Like many Democrats over the past 40 years, Barack Obama has hoped that his association with unpopular liberal positions on cultural issues would be outweighed by pushing economic policies intended to benefit the ordinary person.

In his campaign in 2008 and as president in 2009 and 2010, he has hoped that those he characterized to a rich San Francisco Bay area audience as bitterly clinging to guns and God would be won over by programs to stimulate the economy and provide guaranteed health insurance.

At least so far, it hasn't worked, as witnessed by recent statements by some of the Democrats' smartest thinkers.

The 2009 stimulus package is so unpopular that Democrats have banned the word from their campaign vocabulary. "I'm not supposed to call it stimulus," Rep. Barney Frank told the "Daily Show's" Jon Stewart. "The message experts in Washington have told us that we're supposed to call it the recovery plan."

"I'm puzzled by that," Frank went on. "Most people would rather be stimulated than recover." The problem is, the economy has neither been stimulated nor has it recovered.


As for the health care bill, Democratic pollster Stanley Greenberg, who has been pondering Democrats' standing with working-class voters since his perceptive 1980s studies of Reagan Democrats in Macomb County, Mich., has pretty much thrown in the towel.

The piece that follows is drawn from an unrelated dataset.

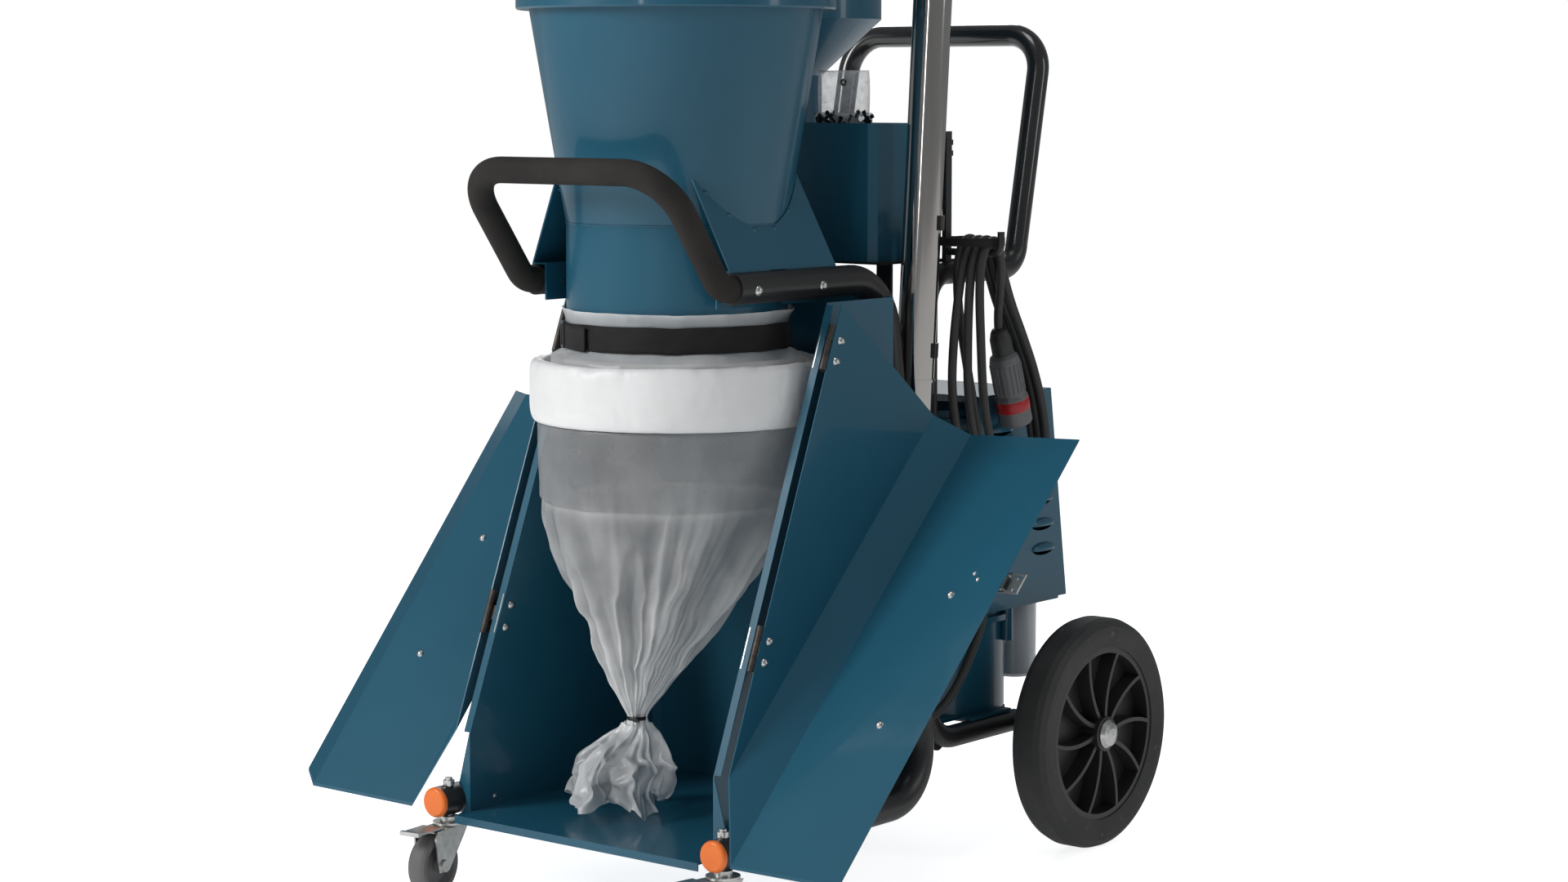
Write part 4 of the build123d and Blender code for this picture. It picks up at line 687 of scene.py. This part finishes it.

In a leaked report for Democratic insiders, Greenberg and fellow pollster Celinda Lake concede that "straightforward 'policy' defenses fail to be moving voters' opinions about the law" and "many don't believe health reform will help the economy."

"Women in particular," they add, "are concerned that (the) health law will mean less provider availability -- scarcity an issue." In other words, people have figured out that government rationing may mean less supply for a product for which there is great demand.

Greenberg and Lake recommend using personal stories to highlight the law's benefits. But "don't overpromise or 'spin' what the law delivers" and don't "say the law will reduce costs and deficit."

Do say: "The law is not perfect, but it does good things and helps many people. Now we'll work to improve it." (emphasis theirs)

This amounts to an abandonment of the claims that the Obama Democrats have been making about the health care bill they jammed through five months ago. It's an admission that they messed up when they had supermajorities and will do better when they have fewer votes. It's a retreat from framing the issue as support versus oppose to revise versus repeal.

So much for the economic issues that were going to provide the underpinnings of what Greenberg's associate James Carville predicted would be 40 years of Democratic Party dominance.

As for cultural clashes, Democrats can claim to have quieted down debates over abortion and other issues that, as Obama said in his 2004 convention speech, unduly divided Blue America and Red America. But others have taken their place, to the Democrats' discomfort this legislative season. The Obama Justice Department stepped in and got an injunction against Arizona's law authorizing law enforcement to ask people stopped for other reasons about their immigration status.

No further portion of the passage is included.